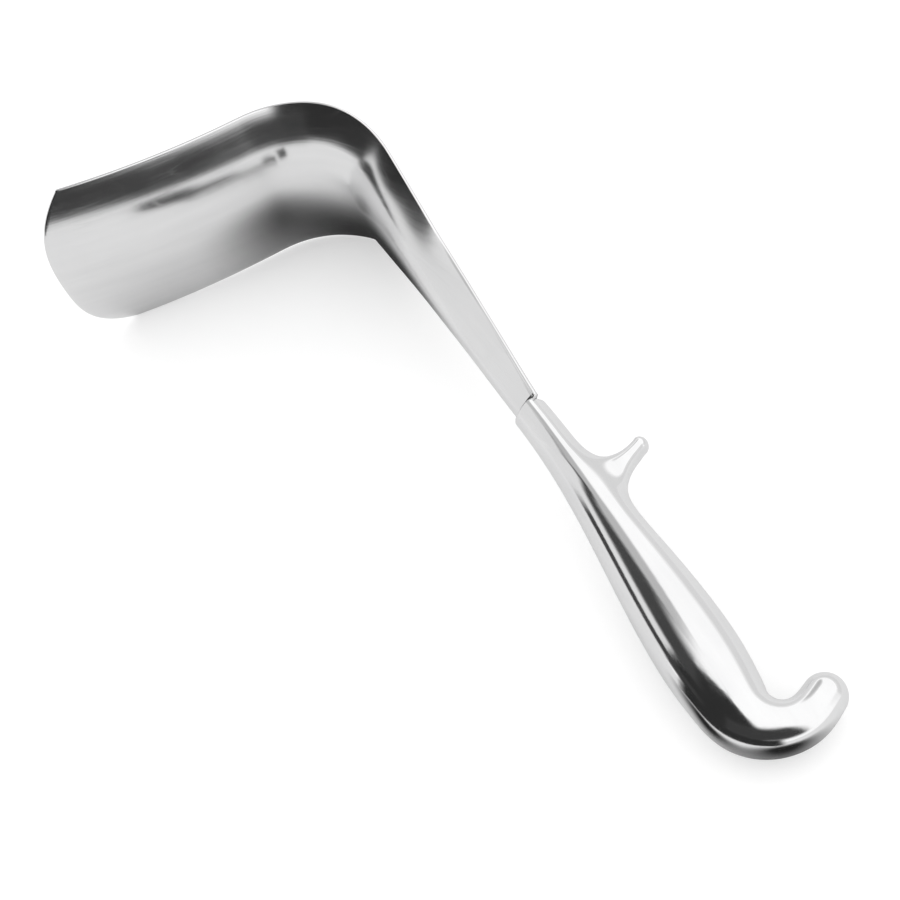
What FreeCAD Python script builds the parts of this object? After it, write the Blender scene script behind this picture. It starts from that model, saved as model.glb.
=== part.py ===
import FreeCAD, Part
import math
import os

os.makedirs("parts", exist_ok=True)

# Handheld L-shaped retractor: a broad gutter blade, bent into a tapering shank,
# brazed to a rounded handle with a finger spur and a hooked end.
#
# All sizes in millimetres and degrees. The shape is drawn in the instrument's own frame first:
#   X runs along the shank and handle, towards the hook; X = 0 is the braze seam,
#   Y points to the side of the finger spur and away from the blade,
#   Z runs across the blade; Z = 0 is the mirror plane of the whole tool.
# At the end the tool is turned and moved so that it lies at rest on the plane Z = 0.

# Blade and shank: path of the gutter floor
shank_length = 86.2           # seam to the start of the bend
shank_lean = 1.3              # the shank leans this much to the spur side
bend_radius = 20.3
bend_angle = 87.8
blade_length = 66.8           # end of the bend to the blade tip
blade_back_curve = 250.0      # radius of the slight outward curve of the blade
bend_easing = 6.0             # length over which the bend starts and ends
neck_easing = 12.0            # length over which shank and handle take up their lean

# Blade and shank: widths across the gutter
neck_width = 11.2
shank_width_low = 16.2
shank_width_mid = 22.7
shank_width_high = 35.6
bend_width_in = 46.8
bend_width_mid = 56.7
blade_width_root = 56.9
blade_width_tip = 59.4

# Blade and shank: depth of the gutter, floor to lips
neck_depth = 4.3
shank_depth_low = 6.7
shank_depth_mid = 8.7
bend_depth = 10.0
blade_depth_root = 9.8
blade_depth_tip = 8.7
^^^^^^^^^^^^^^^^
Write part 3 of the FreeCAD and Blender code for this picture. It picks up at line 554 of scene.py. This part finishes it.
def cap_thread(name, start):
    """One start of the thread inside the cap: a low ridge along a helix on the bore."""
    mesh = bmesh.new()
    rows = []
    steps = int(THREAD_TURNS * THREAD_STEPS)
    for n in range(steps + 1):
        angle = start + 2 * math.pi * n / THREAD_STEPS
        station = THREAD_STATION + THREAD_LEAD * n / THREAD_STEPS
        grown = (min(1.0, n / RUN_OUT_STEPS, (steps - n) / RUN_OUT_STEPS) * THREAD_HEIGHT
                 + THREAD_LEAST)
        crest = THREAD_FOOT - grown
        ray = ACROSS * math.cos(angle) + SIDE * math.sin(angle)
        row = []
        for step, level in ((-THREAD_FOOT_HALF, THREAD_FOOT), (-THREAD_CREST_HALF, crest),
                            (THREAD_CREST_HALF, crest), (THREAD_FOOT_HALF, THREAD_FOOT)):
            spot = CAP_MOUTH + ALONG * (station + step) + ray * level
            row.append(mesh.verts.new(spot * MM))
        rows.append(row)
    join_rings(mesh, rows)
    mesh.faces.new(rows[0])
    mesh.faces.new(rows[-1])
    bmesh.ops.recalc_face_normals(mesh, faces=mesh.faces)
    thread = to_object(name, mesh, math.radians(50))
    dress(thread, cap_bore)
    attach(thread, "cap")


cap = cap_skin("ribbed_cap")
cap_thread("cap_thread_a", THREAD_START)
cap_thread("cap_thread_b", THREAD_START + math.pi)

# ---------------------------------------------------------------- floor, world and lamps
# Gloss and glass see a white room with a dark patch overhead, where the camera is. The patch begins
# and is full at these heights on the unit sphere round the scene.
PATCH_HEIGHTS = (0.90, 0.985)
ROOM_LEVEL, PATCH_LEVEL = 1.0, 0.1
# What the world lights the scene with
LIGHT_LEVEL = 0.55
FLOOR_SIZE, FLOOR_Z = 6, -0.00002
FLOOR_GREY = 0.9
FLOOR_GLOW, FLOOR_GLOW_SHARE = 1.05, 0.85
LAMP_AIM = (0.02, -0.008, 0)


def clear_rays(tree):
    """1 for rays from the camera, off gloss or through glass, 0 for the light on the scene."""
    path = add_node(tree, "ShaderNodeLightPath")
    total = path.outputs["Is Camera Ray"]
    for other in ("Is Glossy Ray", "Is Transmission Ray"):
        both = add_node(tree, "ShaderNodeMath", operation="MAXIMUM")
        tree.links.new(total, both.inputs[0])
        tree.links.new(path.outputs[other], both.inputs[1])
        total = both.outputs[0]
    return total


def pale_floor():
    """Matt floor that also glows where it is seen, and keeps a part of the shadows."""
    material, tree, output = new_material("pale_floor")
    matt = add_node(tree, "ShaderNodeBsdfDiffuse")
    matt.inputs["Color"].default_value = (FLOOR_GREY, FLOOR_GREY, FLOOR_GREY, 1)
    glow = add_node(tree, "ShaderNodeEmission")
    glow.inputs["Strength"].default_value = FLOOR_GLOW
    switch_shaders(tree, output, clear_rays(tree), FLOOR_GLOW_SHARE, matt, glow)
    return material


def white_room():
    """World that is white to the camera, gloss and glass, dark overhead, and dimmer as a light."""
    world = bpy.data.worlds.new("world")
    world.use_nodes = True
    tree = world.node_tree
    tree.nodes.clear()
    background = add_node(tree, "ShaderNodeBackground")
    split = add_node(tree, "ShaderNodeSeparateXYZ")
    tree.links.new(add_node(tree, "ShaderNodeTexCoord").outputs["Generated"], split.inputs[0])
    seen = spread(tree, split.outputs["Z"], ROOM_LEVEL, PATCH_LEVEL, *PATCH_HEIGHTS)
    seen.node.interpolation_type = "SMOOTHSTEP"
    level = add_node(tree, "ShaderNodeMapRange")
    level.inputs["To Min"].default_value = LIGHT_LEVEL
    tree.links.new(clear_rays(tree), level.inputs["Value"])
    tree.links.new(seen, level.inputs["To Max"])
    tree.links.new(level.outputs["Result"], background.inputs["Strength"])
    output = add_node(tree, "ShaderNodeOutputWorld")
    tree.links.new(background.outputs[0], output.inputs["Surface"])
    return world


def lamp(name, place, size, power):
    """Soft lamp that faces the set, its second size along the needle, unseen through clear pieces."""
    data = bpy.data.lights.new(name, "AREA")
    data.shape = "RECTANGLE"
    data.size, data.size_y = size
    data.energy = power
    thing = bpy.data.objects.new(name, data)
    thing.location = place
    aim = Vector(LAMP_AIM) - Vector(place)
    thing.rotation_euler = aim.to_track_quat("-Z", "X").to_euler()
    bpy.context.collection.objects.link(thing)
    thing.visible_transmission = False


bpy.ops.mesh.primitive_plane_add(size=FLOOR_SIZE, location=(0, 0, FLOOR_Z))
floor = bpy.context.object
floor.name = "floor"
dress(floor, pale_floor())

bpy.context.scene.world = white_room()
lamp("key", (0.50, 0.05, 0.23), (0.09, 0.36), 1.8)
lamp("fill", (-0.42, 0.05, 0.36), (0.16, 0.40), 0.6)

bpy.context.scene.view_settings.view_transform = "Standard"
^^^^^^^^^^^^^^^^
EXERCISE TASK: Only the lines from the one containing "What FreeCAD Python" to the one containing "blade_depth_tip = 8.7" are to be printed, both ends included, exactly as written.

SOLVED PROBLEM:
What FreeCAD Python script builds the parts of this object? After it, write the Blender scene script behind this picture. It starts from that model, saved as model.glb.
=== part.py ===
import FreeCAD, Part
import math
import os

os.makedirs("parts", exist_ok=True)

# Handheld L-shaped retractor: a broad gutter blade, bent into a tapering shank,
# brazed to a rounded handle with a finger spur and a hooked end.
#
# All sizes in millimetres and degrees. The shape is drawn in the instrument's own frame first:
#   X runs along the shank and handle, towards the hook; X = 0 is the braze seam,
#   Y points to the side of the finger spur and away from the blade,
#   Z runs across the blade; Z = 0 is the mirror plane of the whole tool.
# At the end the tool is turned and moved so that it lies at rest on the plane Z = 0.

# Blade and shank: path of the gutter floor
shank_length = 86.2           # seam to the start of the bend
shank_lean = 1.3              # the shank leans this much to the spur side
bend_radius = 20.3
bend_angle = 87.8
blade_length = 66.8           # end of the bend to the blade tip
blade_back_curve = 250.0      # radius of the slight outward curve of the blade
bend_easing = 6.0             # length over which the bend starts and ends
neck_easing = 12.0            # length over which shank and handle take up their lean

# Blade and shank: widths across the gutter
neck_width = 11.2
shank_width_low = 16.2
shank_width_mid = 22.7
shank_width_high = 35.6
bend_width_in = 46.8
bend_width_mid = 56.7
blade_width_root = 56.9
blade_width_tip = 59.4

# Blade and shank: depth of the gutter, floor to lips
neck_depth = 4.3
shank_depth_low = 6.7
shank_depth_mid = 8.7
bend_depth = 10.0
blade_depth_root = 9.8
blade_depth_tip = 8.7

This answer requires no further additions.